Airbus 3rd-quarter earnings grow despite supply chain woes
Oct 28, 2022, 3:12 AM | Updated: 3:17 am
TOULOUSE, France (AP) — Airbus reported Friday that earnings grew in the third quarter and revenue rose through the first nine months of 2022 as it benefited from a strong U.S. dollar despite supply chain issues.
The Toulouse, France-based company said it has delivered 437 commercial aircraft so far this year and is maintaining its outlook to deliver about 700 through the end of 2022.
CEO Guillaume Faury cited a “complex operating environment” even as profit surged 64% in the July-September period, to 634 million euros ($630 million) from 385 million euros in the same three months of 2021.
“The supply chain remains fragile resulting from the cumulative impact of COVID, the war in Ukraine, energy supply issues and constrained labor markets,” Faury said in a prepared statement. But he pointed to benefits from “our strong focus on cash flow” and the U.S. dollar strengthening in value against the euro.
Profit for the first nine months of the year shrank 4%, to 2.48 billion euros. It follows Airbus’ net income plunging in the second quarter, leading the company to scale back production targets.

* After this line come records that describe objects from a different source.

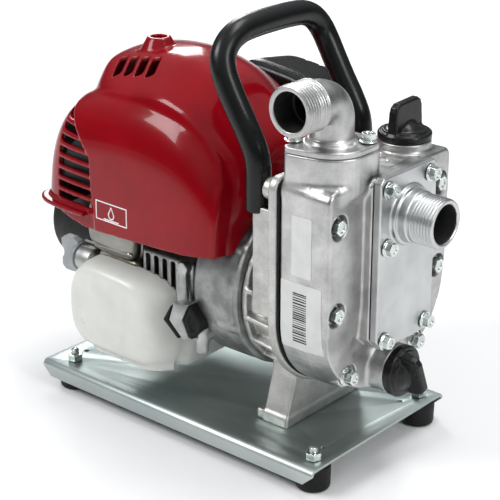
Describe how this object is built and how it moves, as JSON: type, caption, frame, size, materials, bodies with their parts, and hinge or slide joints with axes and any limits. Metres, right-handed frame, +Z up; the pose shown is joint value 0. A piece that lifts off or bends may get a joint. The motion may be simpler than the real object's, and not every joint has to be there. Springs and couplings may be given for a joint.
{
  "type": "centrifugal water pump",
  "caption": "Portable petrol-engine centrifugal water pump on a bent steel base plate with rubber feet, carry handle, threaded suction port and discharge elbow.",
  "frame": {"origin": "centre of the overall box, on the plane that the feet stand on", "axes": "+X along the crankshaft from engine to pump, towards the suction port; +Z up; -Y is the side with the fuel tank and the discharge mouth"},
  "size_m": [0.33, 0.209, 0.3008],
  "materials": {
    "zinc_plate": "zinc plated sheet, faintly blue and yellow",
    "black_rubber": "matte black rubber",
    "plated_steel": "bright zinc plated fasteners",
    "cast_aluminium": "die cast, satin, slightly mottled",
    "machined_aluminium": "machined",
    "dark_steel": "bare and heat-tinted steel",
    "black_plastic": "fine grained black moulding",
    "red_plastic": "gloss red moulding",
    "tank_plastic": "translucent white blow moulding",
    "gray_plastic": "gray moulding",
    "ceramic_white": "glazed ceramic"
  },
  "bodies": {
    "root": {"base_plate": "zinc_plate", "foot_front_right": "black_rubber", "foot_rear_right": "black_rubber", "foot_front_left": "black_rubber", "foot_rear_left": "black_rubber", "casing_seal": "black_rubber", "cover_gasket": "black_rubber", "mechanical_seal": "black_rubber", "carry_handle": "black_rubber", "foot_nut_front_right": "plated_steel", "foot_nut_rear_right": "plated_steel", "foot_nut_front_left": "plated_steel", "foot_nut_rear_left": "plated_steel", "casing_bolt_1": "plated_steel", "casing_bolt_2": "plated_steel", "casing_bolt_3": "plated_steel", "casing_bolt_4": "plated_steel", "casing_bolt_5": "plated_steel", "casing_bolt_6": "plated_steel", "cover_bolt_1": "plated_steel", "cover_bolt_2": "plated_steel", "cover_bolt_3": "plated_steel", "cover_bolt_4": "plated_steel", "cover_bolt_5": "plated_steel", "cover_bolt_6": "plated_steel", "elbow_bolt_1": "plated_steel", "elbow_bolt_2": "plated_steel", "pump_bracket": "cast_aluminium", "pump_casing": "cast_aluminium", "suction_cover": "cast_aluminium", "discharge_elbow": "cast_aluminium", "fan_housing": "cast_aluminium", "crankcase": "cast_aluminium", "cylinder": "cast_aluminium", "carburetor": "machined_aluminium", "muffler": "dark_steel", "air_cleaner_cover": "black_plastic", "recoil_housing": "black_plastic", "volute": "black_plastic", "top_cover": "red_plastic", "fuel_tank": "tank_plastic", "spark_plug": "ceramic_white"},
    "rotor": {"crank_drive_half": "dark_steel", "crank_starter_half": "dark_steel", "flywheel_fan": "machined_aluminium", "pump_shaft": "dark_steel", "impeller": "machined_aluminium"},
    "piston_body": {"piston": "machined_aluminium"},
    "rod_body": {"connecting_rod": "dark_steel"},
    "priming_cap_body": {"priming_cap": "black_plastic"},
    "drain_plug_body": {"drain_plug": "black_plastic"},
    "fuel_cap_body": {"fuel_cap": "black_plastic"},
    "oil_cap_body": {"oil_cap": "gray_plastic"},
    "flap_body": {"check_valve_flap": "black_rubber"},
    "choke_body": {"choke_lever": "black_plastic"},
    "throttle_body": {"throttle_lever": "dark_steel"},
    "primer_body": {"primer_bulb": "black_rubber"},
    "switch_body": {"stop_switch": "black_plastic"},
    "reel_body": {"recoil_reel": "gray_plastic"},
    "grip_body": {"starter_grip": "black_plastic"}
  },
  "joints": [
    {"name": "rotor_turn", "type": "hinge", "parent": "root", "child": "rotor", "pos_m": [0.011, -0.0255, 0.1125], "axis": [1, 0, 0], "continuous": true},
    {"name": "piston_travel", "type": "slide", "parent": "root", "child": "piston_body", "axis": [0, 0, 1], "range_m": [-0.026, 0]},
    {"name": "rod_swing", "type": "hinge", "parent": "piston_body", "child": "rod_body", "pos_m": [-0.039, -0.0255, 0.1755], "axis": [1, 0, 0], "range_deg": [-14, 14]},
    {"name": "priming_cap_turn", "type": "hinge", "parent": "root", "child": "priming_cap_body", "pos_m": [0.102, 0.0155, 0.22], "axis": [0, 0, 1], "range_deg": [0, 360]},
    {"name": "drain_plug_turn", "type": "hinge", "parent": "root", "child": "drain_plug_body", "pos_m": [0.136, -0.0255, 0.071], "axis": [1, 0, 0], "range_deg": [0, 360]},
    {"name": "fuel_cap_turn", "type": "hinge", "parent": "root", "child": "fuel_cap_body", "pos_m": [-0.081, 0.0225, 0.088], "axis": [0, 0, 1], "range_deg": [0, 360]},
    {"name": "oil_cap_turn", "type": "hinge", "parent": "root", "child": "oil_cap_body", "pos_m": [-0.115, -0.0785, 0.103], "axis": [-1, 0, 0], "range_deg": [0, 360]},
    {"name": "check_valve_swing", "type": "hinge", "parent": "root", "child": "flap_body", "pos_m": [0.1265, -0.0255, 0.1964], "axis": [0, 1, 0], "range_deg": [0, 30]},
    {"name": "choke_turn", "type": "hinge", "parent": "root", "child": "choke_body", "pos_m": [-0.046, 0.0245, 0.172], "axis": [1, 0, 0], "range_deg": [-45, 0]},
    {"name": "throttle_turn", "type": "hinge", "parent": "root", "child": "throttle_body", "pos_m": [-0.002, 0.0245, 0.16], "axis": [1, 0, 0], "range_deg": [0, 45], "stiffness_Nm_per_rad": 0.02},
    {"name": "primer_push", "type": "slide", "parent": "root", "child": "primer_body", "axis": [0, 0, 1], "range_m": [0, 0.004], "stiffness_N_per_m": 400},
    {"name": "stop_switch_rock", "type": "hinge", "parent": "root", "child": "switch_body", "pos_m": [0.01, 0.036, 0.199], "axis": [1, 0, 0], "range_deg": [-8, 8]},
    {"name": "starter_pull", "type": "slide", "parent": "root", "child": "grip_body", "axis": [0, 1, 0], "range_m": [0, 0.6], "stiffness_N_per_m": 15},
    {"name": "reel_turn", "type": "hinge", "parent": "root", "child": "reel_body", "pos_m": [-0.149, -0.0255, 0.1125], "axis": [1, 0, 0], "range_deg": [0, 1720]}
  ],
  "couplings": [
    {"joint": "reel_turn", "follows": "starter_pull", "rad_per_m": 47}
  ]
}
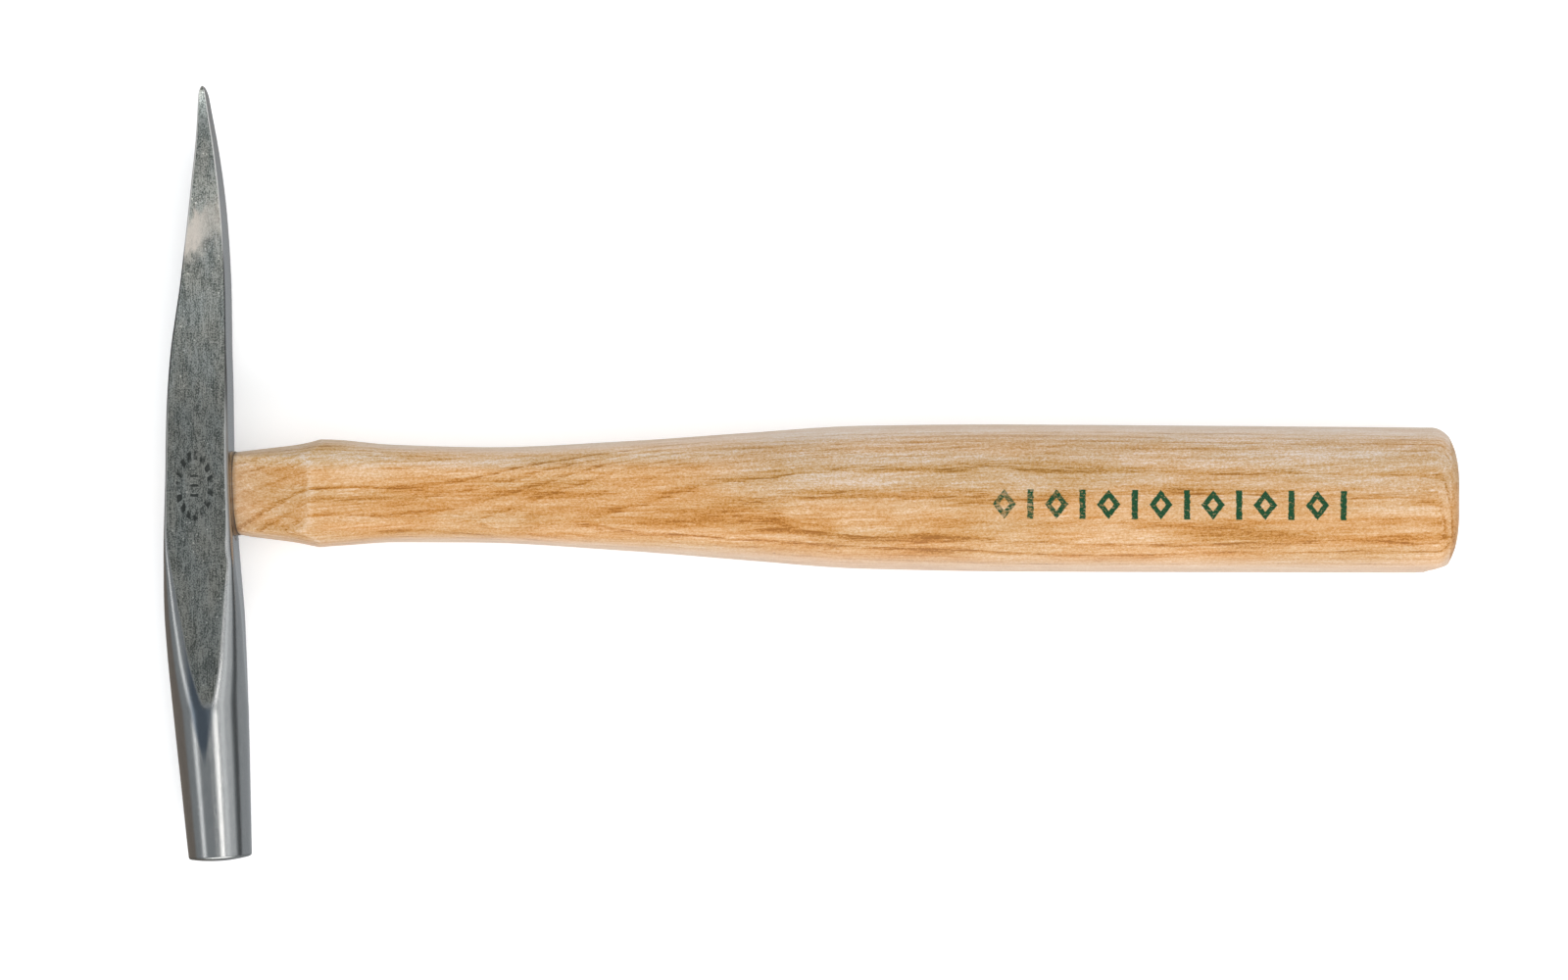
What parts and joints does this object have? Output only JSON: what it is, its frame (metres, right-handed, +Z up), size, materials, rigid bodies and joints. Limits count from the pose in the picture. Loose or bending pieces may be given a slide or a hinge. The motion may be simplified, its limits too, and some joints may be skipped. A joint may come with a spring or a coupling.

Revenue so far this year rose to 38.1 billion euros from 35.15 billion euros in the first nine months of 2021. Airbus said the growth largely reflected a higher number of deliveries and the the strong dollar.
Despite higher earnings, Airbus faces big challenges.
A trial began this month against the plane manufacturer and Air France on charges of manslaughter over a 2009 crash that killed 228 people on a flight from Rio de Janeiro to Paris. The companies, which say they are not criminally responsible for the crash, face potential fines of up to 225,000 euros. That is a fraction of their annual revenue, but they could see damage to their reputations if found criminally responsible.
This week, Airbus rival Boeing reported a surprising $3.3 billion loss for the third quarter as revenue fell short of expectations and it took huge losses for fixed-cost government programs including new Air Force One presidential jets.
Boeing blamed higher manufacturing and supply chain costs for driving the losses in government programs.